A significant amount of retail and institutional investment still use these ratings as a guiding indicator.

Not everyone does due diligence. If you have ever worked for a corporation, you know that they love cutting corners. And one corner they'd happily cut is time on due diligence - even if it causes a crash later on. It is not a problem for this quarter.


>Not everyone does due diligence.

I don't think it makes sense for every single person or company considering investing in Company XYZ to do their own, separate due diligence on XYZ. The information they each would uncover is the same.

It's a lot more efficient to pay a ratings agency to rate XYZ once.

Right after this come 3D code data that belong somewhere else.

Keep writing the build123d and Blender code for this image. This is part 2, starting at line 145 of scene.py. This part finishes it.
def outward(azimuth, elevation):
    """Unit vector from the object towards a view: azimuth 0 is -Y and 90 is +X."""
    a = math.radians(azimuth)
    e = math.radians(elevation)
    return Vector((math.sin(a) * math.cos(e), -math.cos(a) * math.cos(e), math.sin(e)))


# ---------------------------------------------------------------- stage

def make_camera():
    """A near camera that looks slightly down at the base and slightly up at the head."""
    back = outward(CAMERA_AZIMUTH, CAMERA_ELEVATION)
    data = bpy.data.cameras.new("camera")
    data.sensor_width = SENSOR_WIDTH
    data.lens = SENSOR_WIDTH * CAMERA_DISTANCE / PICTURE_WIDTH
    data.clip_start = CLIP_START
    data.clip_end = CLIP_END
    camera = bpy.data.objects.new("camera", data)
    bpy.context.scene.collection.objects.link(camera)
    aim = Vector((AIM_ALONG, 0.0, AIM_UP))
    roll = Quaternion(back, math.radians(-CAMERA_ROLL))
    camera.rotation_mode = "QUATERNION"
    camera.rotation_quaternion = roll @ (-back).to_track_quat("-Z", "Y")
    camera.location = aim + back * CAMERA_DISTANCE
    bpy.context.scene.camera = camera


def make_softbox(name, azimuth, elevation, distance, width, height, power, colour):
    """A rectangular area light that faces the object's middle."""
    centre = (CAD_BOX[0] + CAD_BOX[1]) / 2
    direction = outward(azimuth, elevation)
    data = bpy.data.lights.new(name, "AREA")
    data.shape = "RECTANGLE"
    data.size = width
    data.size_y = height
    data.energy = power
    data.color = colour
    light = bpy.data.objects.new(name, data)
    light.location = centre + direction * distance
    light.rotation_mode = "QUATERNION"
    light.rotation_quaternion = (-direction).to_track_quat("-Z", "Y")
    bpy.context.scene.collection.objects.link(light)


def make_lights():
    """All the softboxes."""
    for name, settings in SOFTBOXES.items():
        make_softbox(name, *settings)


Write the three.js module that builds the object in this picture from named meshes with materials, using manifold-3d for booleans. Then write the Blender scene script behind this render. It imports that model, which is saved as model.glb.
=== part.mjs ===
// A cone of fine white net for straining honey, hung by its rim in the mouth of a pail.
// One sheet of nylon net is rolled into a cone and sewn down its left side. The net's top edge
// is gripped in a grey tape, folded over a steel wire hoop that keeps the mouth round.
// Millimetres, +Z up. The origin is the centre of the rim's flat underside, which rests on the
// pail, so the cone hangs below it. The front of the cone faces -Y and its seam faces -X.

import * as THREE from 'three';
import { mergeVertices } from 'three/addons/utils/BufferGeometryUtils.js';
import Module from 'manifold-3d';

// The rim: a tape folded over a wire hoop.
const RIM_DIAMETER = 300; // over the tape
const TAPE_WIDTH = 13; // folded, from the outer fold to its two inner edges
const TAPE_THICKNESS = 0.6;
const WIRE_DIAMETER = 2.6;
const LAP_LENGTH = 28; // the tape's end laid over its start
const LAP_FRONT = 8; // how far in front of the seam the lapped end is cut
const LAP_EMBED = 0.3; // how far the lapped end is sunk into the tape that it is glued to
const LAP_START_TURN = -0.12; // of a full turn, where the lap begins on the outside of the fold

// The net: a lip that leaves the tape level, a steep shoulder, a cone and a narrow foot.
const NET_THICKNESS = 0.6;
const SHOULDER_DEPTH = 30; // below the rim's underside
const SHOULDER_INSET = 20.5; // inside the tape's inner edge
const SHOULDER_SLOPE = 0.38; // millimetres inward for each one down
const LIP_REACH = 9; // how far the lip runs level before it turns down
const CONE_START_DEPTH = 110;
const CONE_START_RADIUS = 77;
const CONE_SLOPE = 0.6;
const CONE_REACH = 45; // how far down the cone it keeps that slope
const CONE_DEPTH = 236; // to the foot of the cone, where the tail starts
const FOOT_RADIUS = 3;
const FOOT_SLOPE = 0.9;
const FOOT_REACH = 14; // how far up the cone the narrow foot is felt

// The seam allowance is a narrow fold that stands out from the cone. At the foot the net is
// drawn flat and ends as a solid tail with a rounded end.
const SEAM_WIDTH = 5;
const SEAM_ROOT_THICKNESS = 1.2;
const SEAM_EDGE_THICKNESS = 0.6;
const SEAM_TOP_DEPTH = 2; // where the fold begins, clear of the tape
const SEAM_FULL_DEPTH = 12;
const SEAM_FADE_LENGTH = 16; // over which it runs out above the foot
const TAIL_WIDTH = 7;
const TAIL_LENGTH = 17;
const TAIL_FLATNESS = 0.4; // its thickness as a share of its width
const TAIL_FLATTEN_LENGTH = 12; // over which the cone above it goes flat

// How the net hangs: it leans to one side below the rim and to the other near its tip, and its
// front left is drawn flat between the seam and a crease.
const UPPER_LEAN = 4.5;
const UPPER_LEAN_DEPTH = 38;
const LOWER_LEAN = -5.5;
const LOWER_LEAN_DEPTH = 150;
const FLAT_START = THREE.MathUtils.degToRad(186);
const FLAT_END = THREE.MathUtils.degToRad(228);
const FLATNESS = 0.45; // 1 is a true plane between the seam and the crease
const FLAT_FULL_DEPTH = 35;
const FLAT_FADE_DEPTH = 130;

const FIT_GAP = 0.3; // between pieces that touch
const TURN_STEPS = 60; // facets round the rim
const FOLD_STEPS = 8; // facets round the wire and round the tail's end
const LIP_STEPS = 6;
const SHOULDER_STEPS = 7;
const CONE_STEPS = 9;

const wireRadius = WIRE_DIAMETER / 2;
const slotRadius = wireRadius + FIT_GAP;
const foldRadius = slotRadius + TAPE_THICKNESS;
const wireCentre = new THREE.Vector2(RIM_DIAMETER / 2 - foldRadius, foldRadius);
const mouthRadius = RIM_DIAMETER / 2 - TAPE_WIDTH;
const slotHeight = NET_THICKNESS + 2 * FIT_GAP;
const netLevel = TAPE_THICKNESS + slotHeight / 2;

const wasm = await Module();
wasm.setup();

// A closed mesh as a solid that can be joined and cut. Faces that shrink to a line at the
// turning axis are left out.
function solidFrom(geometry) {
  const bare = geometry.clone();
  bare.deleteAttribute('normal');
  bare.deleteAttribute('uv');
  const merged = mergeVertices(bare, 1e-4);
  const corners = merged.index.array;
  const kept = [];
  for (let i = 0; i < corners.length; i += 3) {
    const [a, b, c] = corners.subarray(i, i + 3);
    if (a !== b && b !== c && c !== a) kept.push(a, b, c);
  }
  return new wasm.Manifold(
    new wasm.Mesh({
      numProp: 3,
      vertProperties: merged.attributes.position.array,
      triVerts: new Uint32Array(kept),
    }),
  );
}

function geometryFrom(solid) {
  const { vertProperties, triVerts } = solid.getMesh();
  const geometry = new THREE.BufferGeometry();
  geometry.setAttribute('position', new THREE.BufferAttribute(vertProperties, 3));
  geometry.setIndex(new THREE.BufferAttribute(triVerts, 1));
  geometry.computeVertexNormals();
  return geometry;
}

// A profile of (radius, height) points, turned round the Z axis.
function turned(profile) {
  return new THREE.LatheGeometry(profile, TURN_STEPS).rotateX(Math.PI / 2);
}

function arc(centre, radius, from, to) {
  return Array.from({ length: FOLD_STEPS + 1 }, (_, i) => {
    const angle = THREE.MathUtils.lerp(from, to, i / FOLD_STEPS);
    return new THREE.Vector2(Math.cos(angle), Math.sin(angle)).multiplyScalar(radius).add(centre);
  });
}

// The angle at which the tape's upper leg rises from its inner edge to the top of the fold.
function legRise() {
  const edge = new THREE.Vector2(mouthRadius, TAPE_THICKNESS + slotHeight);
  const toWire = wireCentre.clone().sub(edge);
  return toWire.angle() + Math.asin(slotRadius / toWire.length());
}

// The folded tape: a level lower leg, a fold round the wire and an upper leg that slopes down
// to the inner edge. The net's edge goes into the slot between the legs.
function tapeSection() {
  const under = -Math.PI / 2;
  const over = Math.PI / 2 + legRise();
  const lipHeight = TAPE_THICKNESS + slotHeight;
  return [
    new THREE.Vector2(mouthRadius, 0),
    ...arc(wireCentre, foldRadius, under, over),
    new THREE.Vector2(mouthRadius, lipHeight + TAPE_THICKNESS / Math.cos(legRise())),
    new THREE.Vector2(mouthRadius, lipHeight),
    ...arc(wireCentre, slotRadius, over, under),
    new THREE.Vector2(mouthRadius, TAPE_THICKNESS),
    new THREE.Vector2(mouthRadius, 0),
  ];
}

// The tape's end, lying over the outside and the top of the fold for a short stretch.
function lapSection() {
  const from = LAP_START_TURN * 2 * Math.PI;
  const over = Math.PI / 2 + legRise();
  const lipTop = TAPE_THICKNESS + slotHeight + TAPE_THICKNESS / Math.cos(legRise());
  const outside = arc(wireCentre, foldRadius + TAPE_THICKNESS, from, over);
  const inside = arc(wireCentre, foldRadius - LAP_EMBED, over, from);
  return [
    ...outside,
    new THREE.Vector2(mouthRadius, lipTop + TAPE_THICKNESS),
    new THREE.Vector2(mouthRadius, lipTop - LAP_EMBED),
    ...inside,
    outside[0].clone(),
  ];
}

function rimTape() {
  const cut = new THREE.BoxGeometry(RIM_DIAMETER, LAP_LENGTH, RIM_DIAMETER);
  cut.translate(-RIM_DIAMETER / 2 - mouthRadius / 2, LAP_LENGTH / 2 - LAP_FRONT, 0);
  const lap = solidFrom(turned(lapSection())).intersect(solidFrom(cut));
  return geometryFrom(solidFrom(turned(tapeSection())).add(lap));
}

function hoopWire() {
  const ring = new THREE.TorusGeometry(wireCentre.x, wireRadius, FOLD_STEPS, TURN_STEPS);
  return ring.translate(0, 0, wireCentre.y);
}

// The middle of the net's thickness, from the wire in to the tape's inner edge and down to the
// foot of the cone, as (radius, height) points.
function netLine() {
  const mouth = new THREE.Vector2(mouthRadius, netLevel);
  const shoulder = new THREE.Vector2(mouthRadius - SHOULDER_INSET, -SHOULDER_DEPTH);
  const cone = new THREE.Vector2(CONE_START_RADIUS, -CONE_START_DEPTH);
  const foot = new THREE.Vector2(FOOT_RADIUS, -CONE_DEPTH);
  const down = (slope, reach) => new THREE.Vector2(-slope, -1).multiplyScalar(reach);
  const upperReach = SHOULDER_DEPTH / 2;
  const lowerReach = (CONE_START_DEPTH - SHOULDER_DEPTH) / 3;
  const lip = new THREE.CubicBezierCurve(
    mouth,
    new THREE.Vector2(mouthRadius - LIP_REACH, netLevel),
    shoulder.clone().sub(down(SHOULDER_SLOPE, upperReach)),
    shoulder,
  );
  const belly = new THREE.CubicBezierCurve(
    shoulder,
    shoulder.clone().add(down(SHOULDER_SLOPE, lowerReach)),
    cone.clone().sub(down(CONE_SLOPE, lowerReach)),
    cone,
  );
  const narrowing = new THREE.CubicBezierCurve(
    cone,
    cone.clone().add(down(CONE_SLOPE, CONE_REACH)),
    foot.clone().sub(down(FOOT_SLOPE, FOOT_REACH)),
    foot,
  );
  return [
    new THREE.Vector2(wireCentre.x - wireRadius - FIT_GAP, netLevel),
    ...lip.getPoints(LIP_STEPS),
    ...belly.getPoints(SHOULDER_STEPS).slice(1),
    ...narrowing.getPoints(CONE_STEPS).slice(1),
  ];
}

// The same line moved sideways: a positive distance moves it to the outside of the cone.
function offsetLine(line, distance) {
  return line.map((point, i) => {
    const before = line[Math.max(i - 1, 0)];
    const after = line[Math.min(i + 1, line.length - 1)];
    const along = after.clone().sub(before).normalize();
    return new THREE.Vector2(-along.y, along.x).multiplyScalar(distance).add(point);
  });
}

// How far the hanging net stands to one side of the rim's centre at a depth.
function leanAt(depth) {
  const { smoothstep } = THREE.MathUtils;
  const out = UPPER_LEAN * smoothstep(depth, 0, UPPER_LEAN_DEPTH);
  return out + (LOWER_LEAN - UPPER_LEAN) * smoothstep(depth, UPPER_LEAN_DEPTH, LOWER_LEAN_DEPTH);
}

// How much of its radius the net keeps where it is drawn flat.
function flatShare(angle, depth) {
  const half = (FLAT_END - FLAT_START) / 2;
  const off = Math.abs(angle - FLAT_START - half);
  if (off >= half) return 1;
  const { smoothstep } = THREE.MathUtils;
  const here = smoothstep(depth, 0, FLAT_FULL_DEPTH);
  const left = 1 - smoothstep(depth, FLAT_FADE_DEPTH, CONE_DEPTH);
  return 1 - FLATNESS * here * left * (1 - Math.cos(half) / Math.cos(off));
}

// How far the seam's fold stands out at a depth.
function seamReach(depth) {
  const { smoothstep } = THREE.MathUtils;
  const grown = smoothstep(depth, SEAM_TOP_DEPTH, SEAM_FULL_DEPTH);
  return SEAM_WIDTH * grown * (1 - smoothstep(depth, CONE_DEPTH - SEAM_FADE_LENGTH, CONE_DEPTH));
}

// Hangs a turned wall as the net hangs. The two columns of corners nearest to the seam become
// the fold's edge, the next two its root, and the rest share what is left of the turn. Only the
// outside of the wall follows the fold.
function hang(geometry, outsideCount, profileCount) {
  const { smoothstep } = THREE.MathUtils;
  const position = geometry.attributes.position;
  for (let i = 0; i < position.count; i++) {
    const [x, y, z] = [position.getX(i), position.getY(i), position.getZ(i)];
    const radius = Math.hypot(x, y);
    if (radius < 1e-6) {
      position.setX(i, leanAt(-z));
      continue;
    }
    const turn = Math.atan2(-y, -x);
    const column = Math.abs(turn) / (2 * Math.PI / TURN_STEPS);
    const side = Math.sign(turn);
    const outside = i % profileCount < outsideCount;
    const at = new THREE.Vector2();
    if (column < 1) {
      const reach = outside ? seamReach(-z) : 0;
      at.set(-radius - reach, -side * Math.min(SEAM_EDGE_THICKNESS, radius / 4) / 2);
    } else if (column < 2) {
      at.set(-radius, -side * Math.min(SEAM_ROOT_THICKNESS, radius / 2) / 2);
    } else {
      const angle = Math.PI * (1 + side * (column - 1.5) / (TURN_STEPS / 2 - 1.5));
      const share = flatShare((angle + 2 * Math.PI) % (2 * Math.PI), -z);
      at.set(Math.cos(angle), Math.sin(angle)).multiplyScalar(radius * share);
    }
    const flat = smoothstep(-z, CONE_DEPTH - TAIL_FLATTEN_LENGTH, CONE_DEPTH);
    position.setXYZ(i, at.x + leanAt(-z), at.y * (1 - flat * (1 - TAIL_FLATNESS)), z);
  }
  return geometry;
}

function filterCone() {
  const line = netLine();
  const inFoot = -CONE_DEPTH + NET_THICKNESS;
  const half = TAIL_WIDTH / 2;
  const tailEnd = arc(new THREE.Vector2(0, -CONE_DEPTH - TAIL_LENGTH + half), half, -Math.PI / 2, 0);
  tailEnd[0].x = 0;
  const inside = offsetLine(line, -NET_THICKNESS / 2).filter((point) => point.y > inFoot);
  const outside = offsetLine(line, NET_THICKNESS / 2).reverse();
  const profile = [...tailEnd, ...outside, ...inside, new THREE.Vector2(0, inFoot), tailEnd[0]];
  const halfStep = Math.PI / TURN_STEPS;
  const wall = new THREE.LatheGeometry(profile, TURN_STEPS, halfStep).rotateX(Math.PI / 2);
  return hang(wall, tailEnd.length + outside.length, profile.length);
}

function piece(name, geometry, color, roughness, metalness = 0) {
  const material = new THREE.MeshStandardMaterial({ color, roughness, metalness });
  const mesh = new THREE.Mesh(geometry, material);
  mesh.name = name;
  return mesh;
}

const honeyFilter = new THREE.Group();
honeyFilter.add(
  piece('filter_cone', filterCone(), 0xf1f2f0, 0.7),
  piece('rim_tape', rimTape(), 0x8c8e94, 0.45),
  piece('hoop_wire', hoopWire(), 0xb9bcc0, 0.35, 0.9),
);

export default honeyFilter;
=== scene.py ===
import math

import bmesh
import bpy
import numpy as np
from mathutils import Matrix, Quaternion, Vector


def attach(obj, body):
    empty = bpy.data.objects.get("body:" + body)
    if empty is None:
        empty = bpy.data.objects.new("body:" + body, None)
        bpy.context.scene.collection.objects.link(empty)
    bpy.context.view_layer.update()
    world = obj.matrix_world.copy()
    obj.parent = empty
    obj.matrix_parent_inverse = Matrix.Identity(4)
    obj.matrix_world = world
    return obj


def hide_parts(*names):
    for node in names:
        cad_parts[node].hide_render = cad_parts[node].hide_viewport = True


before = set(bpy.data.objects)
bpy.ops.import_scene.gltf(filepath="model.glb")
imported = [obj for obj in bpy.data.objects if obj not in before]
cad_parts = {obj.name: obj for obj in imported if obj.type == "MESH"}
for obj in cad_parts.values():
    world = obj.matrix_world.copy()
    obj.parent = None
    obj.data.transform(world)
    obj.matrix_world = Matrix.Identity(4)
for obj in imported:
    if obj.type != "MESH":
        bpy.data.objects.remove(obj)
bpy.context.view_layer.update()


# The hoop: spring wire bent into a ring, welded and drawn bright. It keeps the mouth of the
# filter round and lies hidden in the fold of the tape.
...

The tricky part is getting the incentives right so that the ratings the ratings agency produces are accurate. (There already is a reputational risk incentive pushing towards doing this the right way, but as we saw in 2008, there are other incentives pushing the other way, and they might often be stronger.)


Another way to ask the question is how wrong would they have to get it before people stopped relying on them?

The interesting aspect to me is that they are not a government department- they make these ratings as part of a profitable business model. It's not like they keep chugging along no matter what.

It just seemed like that during the housing crisis the businesses seen to be putting their "ok" stamp on everything would have been the first to go down.


Who though? Institutional would never defer to just these agencies


There’s actually a ton of places that rely on those ratings - like insurance companies need at least a certain rating in order to write in certain states.


> anyone who holds an important amount of US treasuries does their own research

Public pension funds are notoriously incompetent at such analysis.